I pushed them to move on to the third and fourth questions, and then write up in the last few minutes before the hour was up. People had also written on their own sheets
After people had done that our time was up. I decided not to have us all looking at each flipchart in turn, or have a closing plenary. If the group doesn’t have the will and ability to collate from the flip-charts and the sheets that people wrote on, and use the conversations they had in their groups (which were full of sensible, implementable ideas), then a closing plenary wouldn’t help. And in general, plenaries tend to suck the energy out of a room, imho. I finished with cheese – I asked people to go up to someone they did not know well/at all and shake their hand (I judged this was culturally appropriate) and thank them for their input and ideas. People did that and it seemed to finish the meeting on a high.
Verdict: It was fun and useful for me, and hopefully/seemed to be for them too. They have now experienced “novice lines” and realised how easy it is to do, and had good conversations about burn out. My impression is that they are skilled and serious about this, and that they will avoid some of the classic mistakes of these kinds of groups. I chose not to do feedback forms (I am less enamoured of them than I used to be). I asked people to get in touch with me, or go via Sandy if they had anything to add.

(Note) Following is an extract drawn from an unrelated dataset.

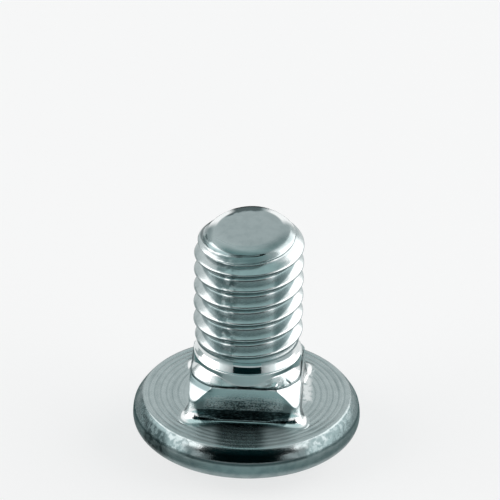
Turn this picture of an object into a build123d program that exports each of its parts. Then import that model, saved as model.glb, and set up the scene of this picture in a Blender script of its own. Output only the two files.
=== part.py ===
from build123d import *
import math
import os

# A square-neck screw with a low round head, M6 x 10, cold headed and thread rolled in one piece.
# Millimetres. The origin is the centre of the flat bearing face under the head. +Z runs along
# the shank to the tip, so the screw stands on the flat in the middle of its crown.

# Head
head_diameter = 12.2
head_height = 2.8          # from the bearing face to the flat in the middle of the crown
dome_height = 3.025        # how high the crown would peak without that flat
rim_drop = 1.2             # how far under the bearing face the rim is widest
rim_radius = 0.668         # where the rim turns under into the crown
rim_swell = 0.05           # how far the rim swells past the foot of the bevel
bevel_width = 0.53         # from the bearing face out to the rim
bevel_drop = 0.68          # height of the bevel
bevel_bulge = 0.03         # how far the bevel bows out of a straight cone
bearing_edge_radius = 0.1
bevel_edge_radius = 0.3

# Square neck, which keeps the screw from turning in a square hole
neck_width = 5.95          # across the flats
neck_height = 2.06
neck_turn = -3.0           # degrees about Z, as the neck sits on this screw
neck_edge_radius = 0.45
neck_base_radius = 0.25
corner_cut_depth = 0.65    # how much of each sharp corner is cut off at the top of the neck
corner_cut_taper = 23.5    # degrees from the axis

# Collar on the neck, flat over the flats and flared out towards the cut corners
collar_diameter = 5.76
collar_step = 0.075        # how far its flats stand back from those of the neck
collar_height = 0.78
flare_height = 0.5

# Shank: a waist over the collar, then a short plain run as thick as the wire
waist_diameter = 5.24
waist_rise = 0.38          # height of the hollow curve from the collar in to the waist
wire_diameter = 5.48
plain_length = 0.16

# Thread: ISO metric M6 coarse, right hand
crest_diameter = 5.85
thread_pitch = 1.0
thread_depth = 0.54
crest_width = 0.125
flank_angle = 30.0         # degrees from a plane across the axis
thread_lead = 0.35         # how far under the first roots the helix sets out, on the +X side
run_out_length = 0.8       # height over which the crests reach their full diameter
run_out_taper = 16.0       # degrees from the axis at which the crests grow
root_run_in = 0.5          # height over which the roots sink from the wire to full depth
root_overlap = 0.08        # how deep the ridge is set into the core that carries it

# Tip
tip_height = 10.35         # the middle of the domed end, above the bearing face
tip_dome = 0.18            # how far the end domes up
tip_diameter = 4.5         # the domed end inside the chamfer
tip_chamfer = 45.0         # degrees from the axis
tip_edge_radius = 0.15

head_radius = head_diameter / 2
bearing_radius = head_radius - rim_swell - bevel_width
neck_corner = neck_width / math.sqrt(2)
collar_radius = collar_diameter / 2
collar_top = neck_height + collar_height
waist_radius = waist_diameter / 2
waist_height = collar_top + waist_rise
wire_radius = wire_diameter / 2
lip_height = waist_height + wire_radius - waist_radius
plain_end = lip_height + plain_length
crest_radius = crest_diameter / 2
root_radius = crest_radius - thread_depth
thread_start = plain_end - thread_lead
run_out_end = plain_end + run_out_length
tip_radius = tip_diameter / 2
tip_edge = tip_height - tip_dome


def slope(degrees):
    return math.tan(math.radians(degrees))


def on_circle(centre, radius, degrees):
    angle = math.radians(degrees)
    return (centre[0] + radius * math.cos(angle), centre[1] + radius * math.sin(angle))


def turned(*edges):
    """A solid of revolution about Z, from a closed outline drawn in (radius, height)."""
    return revolve(Plane.XZ * make_face(Curve() + list(edges)), Axis.Z)


def turned_outline(*corners):
    """A solid of revolution about Z, from the corners of a straight-sided outline."""
    return turned(Polyline(*corners, close=True))


def make_head():
    """The low round head: a flat ring, a bevel, a rim that turns under, and a wide crown."""
    # The rim's arc is upright where the head is widest and runs smoothly into the crown's dome.
    rise = dome_height - rim_drop
    across = head_radius - rim_radius
    crown_radius = (across**2 + rise**2 - rim_radius**2) / (2 * (rise - rim_radius))
    crown_centre = (0, crown_radius - dome_height)
    crown_flat = (math.sqrt(crown_radius**2 - (crown_centre[1] + head_height) ** 2), -head_height)
    flat_angle = math.degrees(math.atan2(crown_flat[1] - crown_centre[1], crown_flat[0]))
    rim_centre = (across, -rim_drop)
    crown_end = math.degrees(math.atan2(rim_centre[1] - crown_centre[1], across))
    crown_edge = on_circle(rim_centre, rim_radius, crown_end)

    # The swell between the bevel and the widest place is an arc too, upright at its foot.
    swell_height = rim_drop - bevel_drop
    swell_radius = (rim_swell**2 + swell_height**2) / (2 * rim_swell)
    swell_centre = (head_radius - swell_radius, -rim_drop)
    swell_angle = math.degrees(math.asin(swell_height / swell_radius))

    bearing_edge = (bearing_radius, 0)
    bevel_foot = (bearing_radius + bevel_width, -bevel_drop)
    bevel_length = math.hypot(bevel_width, bevel_drop)
    bevel_middle = (
        bearing_radius + bevel_width / 2 + bevel_bulge * bevel_drop / bevel_length,
        -bevel_drop / 2 + bevel_bulge * bevel_width / bevel_length,
    )
    widest = (head_radius, -rim_drop)
    head = turned(
        Line((0, 0), bearing_edge),
        ThreePointArc(bearing_edge, bevel_middle, bevel_foot),
        ThreePointArc(bevel_foot, on_circle(swell_centre, swell_radius, swell_angle / 2), widest),
        ThreePointArc(widest, on_circle(rim_centre, rim_radius, crown_end / 2), crown_edge),
        ThreePointArc(
            crown_edge,
            on_circle(crown_centre, crown_radius, (crown_end + flat_angle) / 2),
            crown_flat,
        ),
        Polyline(crown_flat, (0, -head_height), (0, 0)),
    )
    bearing_rim = head.edges().filter_by(GeomType.CIRCLE).group_by(Axis.Z)[-1]
    head = fillet(bearing_rim, bearing_edge_radius)
    bevel_rim = [
        edge
        for edge in head.edges().filter_by(GeomType.CIRCLE)
        if math.isclose(edge.center().Z, -bevel_drop, abs_tol=0.01)
    ]
    return fillet(bevel_rim, bevel_edge_radius)


def make_neck():
    """The square neck with its corners cut back at the top, and the collar that stands on it."""
    block = extrude(Rectangle(neck_width, neck_width), neck_height)
    block = fillet(block.edges().filter_by(Axis.Z), neck_edge_radius)
    cut_radius = neck_corner - corner_cut_depth
    block &= turned_outline(
        (0, 0),
        (cut_radius + neck_height * slope(corner_cut_taper), 0),
        (cut_radius, neck_height),
        (0, neck_height),
    )

    # The hollow over the collar is an arc that is upright at the waist.
    narrowing = collar_radius - waist_radius
    hollow_radius = (narrowing**2 + waist_rise**2) / (2 * narrowing)
    hollow_centre = (waist_radius + hollow_radius, waist_height)
    hollow_angle = math.degrees(math.asin(waist_rise / hollow_radius))
    collar = turned(
        Polyline(
            (0, waist_height),
            (0, 0),
            (cut_radius, 0),
            (cut_radius, neck_height),
            (collar_radius, neck_height + flare_height),
            (collar_radius, collar_top),
        ),
        ThreePointArc(
            (collar_radius, collar_top),
            on_circle(hollow_centre, hollow_radius, 180 + hollow_angle / 2),
            (waist_radius, waist_height),
        ),
        Line((waist_radius, waist_height), (0, waist_height)),
    )
    collar_width = neck_width - 2 * collar_step
    collar &= extrude(Rectangle(collar_width, collar_width), waist_height)
    return Rot(0, 0, neck_turn) * (block + collar)


def make_shank():
    """The waist, the plain run, the core of the thread and the chamfered tip with its domed end."""
    tip_corner = (tip_radius, tip_edge)
    dome_radius = (tip_radius**2 + tip_dome**2) / (2 * tip_dome)
    dome_centre = (0, tip_height - dome_radius)
    dome_angle = math.degrees(math.acos(tip_radius / dome_radius))
    shank = turned(
        Polyline(
            (0, tip_height),
            (0, 0),
            (waist_radius, 0),
            (waist_radius, waist_height),
            (wire_radius, lip_height),
            (wire_radius, plain_end),
            (root_radius, plain_end + root_run_in),
            (root_radius, tip_edge - (root_radius - tip_radius) / slope(tip_chamfer)),
            tip_corner,
        ),
        ThreePointArc(
            tip_corner,
            on_circle(dome_centre, dome_radius, (dome_angle + 90) / 2),
            (0, tip_height),
        ),
    )
    tip_rim = shank.edges().filter_by_position(Axis.Z, tip_edge - 0.001, tip_edge + 0.001)
    return fillet(tip_rim, tip_edge_radius)


def make_ridge():
    """The ridge of the thread, grown out of the shank at one end and chamfered at the tip."""
    base = root_radius - root_overlap
    top = crest_radius + root_overlap
    half_crest = crest_width / 2
    half_base = half_crest + (crest_radius - base) * slope(flank_angle)
    half_top = half_crest - (top - crest_radius) * slope(flank_angle)
    section = Plane.XZ * make_face(
        Polyline(
            (base, thread_start - half_base),
            (top, thread_start - half_top),
            (top, thread_start + half_top),
            (base, thread_start + half_base),
            close=True,
        )
    )
    turns = math.ceil((tip_height - thread_start) / thread_pitch)
    helix = [
        Helix(thread_pitch, thread_pitch, base, center=(0, 0, thread_start + turn * thread_pitch))
        for turn in range(turns)
    ]
    ridge = sweep(section, path=Wire(Curve() + helix), is_frenet=True)
    low = thread_start - thread_pitch
    envelope = turned_outline(
        (0, low),
        (crest_radius - (run_out_end - low) * slope(run_out_taper), low),
        (crest_radius, run_out_end),
        (crest_radius, tip_edge - (crest_radius - tip_radius) / slope(tip_chamfer)),
        (tip_radius, tip_edge),
        (0, tip_edge),
    )
    return ridge & envelope


def make_screw():
    """The whole screw in one piece, with a small fillet where the neck meets the head."""
    screw = make_head() + make_neck()
    bearing_edges = screw.edges().filter_by_position(Axis.Z, -0.001, 0.001)
    neck_foot = bearing_edges.sort_by(SortBy.LENGTH)[:-1]
    screw = fillet(neck_foot, neck_base_radius)
    return screw + (make_shank() + make_ridge())


os.makedirs("parts", exist_ok=True)
export_step(make_screw(), "parts/screw.step")
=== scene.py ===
import math

import bpy
from mathutils import Matrix, Vector


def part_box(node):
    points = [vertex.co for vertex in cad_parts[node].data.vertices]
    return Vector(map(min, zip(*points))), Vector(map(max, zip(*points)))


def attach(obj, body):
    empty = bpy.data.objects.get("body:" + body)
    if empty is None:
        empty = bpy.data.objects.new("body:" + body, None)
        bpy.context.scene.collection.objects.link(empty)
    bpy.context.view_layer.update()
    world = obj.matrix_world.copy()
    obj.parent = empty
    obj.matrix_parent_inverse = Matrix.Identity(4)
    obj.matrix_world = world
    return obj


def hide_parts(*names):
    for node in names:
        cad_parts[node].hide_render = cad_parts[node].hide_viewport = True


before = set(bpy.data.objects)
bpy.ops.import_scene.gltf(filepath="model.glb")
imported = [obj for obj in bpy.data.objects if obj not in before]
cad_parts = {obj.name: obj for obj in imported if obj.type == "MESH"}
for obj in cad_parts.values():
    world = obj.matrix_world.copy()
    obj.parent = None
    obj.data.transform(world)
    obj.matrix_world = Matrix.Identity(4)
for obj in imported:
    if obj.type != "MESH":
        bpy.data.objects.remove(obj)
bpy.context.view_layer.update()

MM = 0.001
DEGREE = math.pi / 180
FULL_TURN = 2 * math.pi
EIGHTH_TURN = math.pi / 4

# Sizes of the screw, in millimetres and degrees, from the middle of the bearing face under the
# head. The mesh is made in millimetres and scaled to metres at the end.
SIZES = {
    # Head
    "Head radius": 6.1,
    "Head height": 2.8,
    "Crown radius": 14.0,
    "Crown flat radius": 2.5,
    "Rim drop": 1.2,
    "Rim swell": 0.05,
    "Bevel drop": 0.68,
    "Bearing radius": 5.52,
    "Ring mark radius": 4.0,
    "Ring mark spacing": 0.315,
    "Ring mark depth": 0.03,
    # Square neck
    "Neck half width": 2.975,
    "Neck turn": -3.0,
    "Neck edge radius": 0.5,
    "Neck edge wear": 0.1,
    "Neck height": 2.06,
    "Neck base radius": 0.18,
    "Corner base radius": 0.68,
    "Corner base stretch": 0.32,
    "Corner cut radius": 3.4,
    "Corner cut slope": 1.75,
    # Collar and waist
    "Collar step": 0.075,
    "Collar groove": 0.05,
    "Groove height": 0.07,
    "Lump height": 0.07,
    "Lump hollow": 0.01,
    "Collar radius": 2.88,
    "Collar top": 2.84,
    "Flare height": 0.5,
    "Hollow radius": 2.77,
    "Hollow height": 2.92,
    "Waist radius": 2.56,
    "Waist height": 3.42,
    "Wire radius": 2.74,
    "Lip height": 3.52,
    # Thread
    "Thread pitch": 1.0,
    "Crest height at front": 3.96,
    "Crest radius": 2.925,
    "Root radius": 2.41,
    "Crest half width": 0.06,
    "Crest rounding": 0.11,
    "Root rounding": 0.04,
    "Flank angle": 36.0,
    "Roots begin": 3.6,
    "Run-out height": 0.45,
    "Unfilled from": 9.3,
    "Unfilled to": 9.55,
    "Fold depth": 0.05,
    # Tip
    "Tip edge": 9.97,
    "Tip radius": 2.3,
    "Tip rounding radius": 1.84,
    "Tip rounding stretch": 0.34,
    "Tip rounding height": 10.157,
    "Tip height": 10.273,
    "Tip tilt back": 4.0,
    "Tip tilt right": 3.2,
    "Unevenness": 0.012,
}
# The mesh: rows of faces from the middle of the crown to that of the tip, and columns round it.
ROWS = 370
COLUMNS = 268
MERGE_DISTANCE = 0.0005

# The zinc from nearly black, for specks and painted shade, through a darker grey, for wear and
# painted shade, to nearly white, for painted highlights, and how deep its bump is, in metres.
SPECK_AND_SHADE_BLACK = (0.008, 0.02, 0.022, 1.0)
DULL_AND_SHADED_ZINC = (0.12, 0.175, 0.18, 1.0)
PLAIN_ZINC = (0.37, 0.44, 0.445, 1.0)
PAINTED_HIGHLIGHT_ZINC = (0.9, 0.93, 0.93, 1.0)
BUMP_DEPTH = 0.004 * MM

WHITE = (1.0, 1.0, 1.0, 1.0)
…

So – what did I personally take away
- Additional proof of concept (and, therefore, that it is time [or will be after my thesis] to get of my fat arse and make this stuff happen more)
- People don’t read instructions on sheets – you have to say it out loud, or tell them to read the instructions!
- Encourage people to be very specific in their white and green paper writing – “technical stuff” creates too much ambiguity.
- Select the topic for the person who is going to take over facilitating the novice lines, and make it one that is unambiguous.